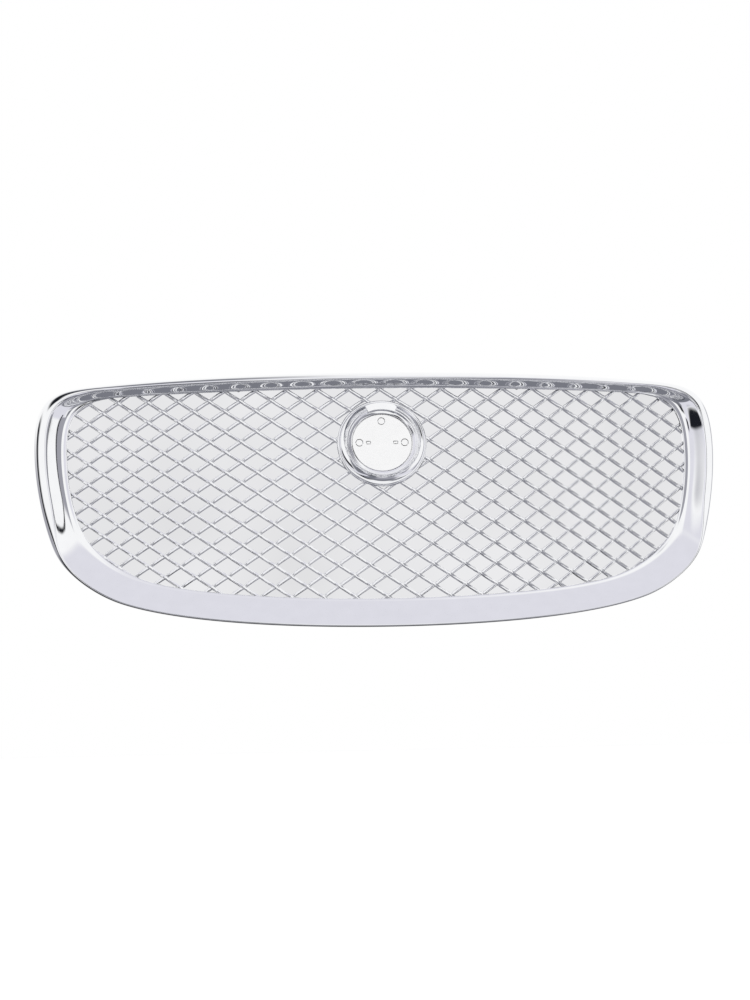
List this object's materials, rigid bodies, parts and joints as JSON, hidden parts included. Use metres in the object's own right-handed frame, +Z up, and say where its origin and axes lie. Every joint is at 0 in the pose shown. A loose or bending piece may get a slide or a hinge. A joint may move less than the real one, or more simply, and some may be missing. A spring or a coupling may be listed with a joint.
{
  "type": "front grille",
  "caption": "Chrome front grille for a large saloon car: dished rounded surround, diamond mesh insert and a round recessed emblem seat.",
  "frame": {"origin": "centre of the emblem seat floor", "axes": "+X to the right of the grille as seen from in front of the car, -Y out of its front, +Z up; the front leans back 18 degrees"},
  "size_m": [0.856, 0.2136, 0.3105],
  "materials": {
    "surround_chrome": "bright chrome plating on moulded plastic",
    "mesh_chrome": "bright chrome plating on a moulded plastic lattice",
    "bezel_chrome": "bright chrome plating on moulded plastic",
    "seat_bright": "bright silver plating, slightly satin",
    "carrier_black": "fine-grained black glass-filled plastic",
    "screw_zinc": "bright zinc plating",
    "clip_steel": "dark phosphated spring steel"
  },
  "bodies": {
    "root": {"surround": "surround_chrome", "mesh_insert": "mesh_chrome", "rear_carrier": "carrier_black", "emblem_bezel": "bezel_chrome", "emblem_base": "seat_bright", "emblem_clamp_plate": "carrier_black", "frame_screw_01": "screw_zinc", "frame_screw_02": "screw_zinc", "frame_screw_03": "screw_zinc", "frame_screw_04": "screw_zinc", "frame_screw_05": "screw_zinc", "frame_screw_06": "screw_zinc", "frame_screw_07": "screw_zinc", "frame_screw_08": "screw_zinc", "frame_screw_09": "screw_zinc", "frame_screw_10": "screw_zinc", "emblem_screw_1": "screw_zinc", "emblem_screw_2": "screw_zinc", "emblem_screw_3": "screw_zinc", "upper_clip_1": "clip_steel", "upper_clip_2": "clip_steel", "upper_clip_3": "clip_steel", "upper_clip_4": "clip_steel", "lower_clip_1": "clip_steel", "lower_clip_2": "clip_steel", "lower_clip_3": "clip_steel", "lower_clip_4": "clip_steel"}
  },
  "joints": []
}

# Request
Show all lines above holding "axes".

# Solution for this problem
List this object's materials, rigid bodies, parts and joints as JSON, hidden parts included. Use metres in the object's own right-handed frame, +Z up, and say where its origin and axes lie. Every joint is at 0 in the pose shown. A loose or bending piece may get a slide or a hinge. A joint may move less than the real one, or more simply, and some may be missing. A spring or a coupling may be listed with a joint.
  "frame": {"origin": "centre of the emblem seat floor", "axes": "+X to the right of the grille as seen from in front of the car, -Y out of its front, +Z up; the front leans back 18 degrees"},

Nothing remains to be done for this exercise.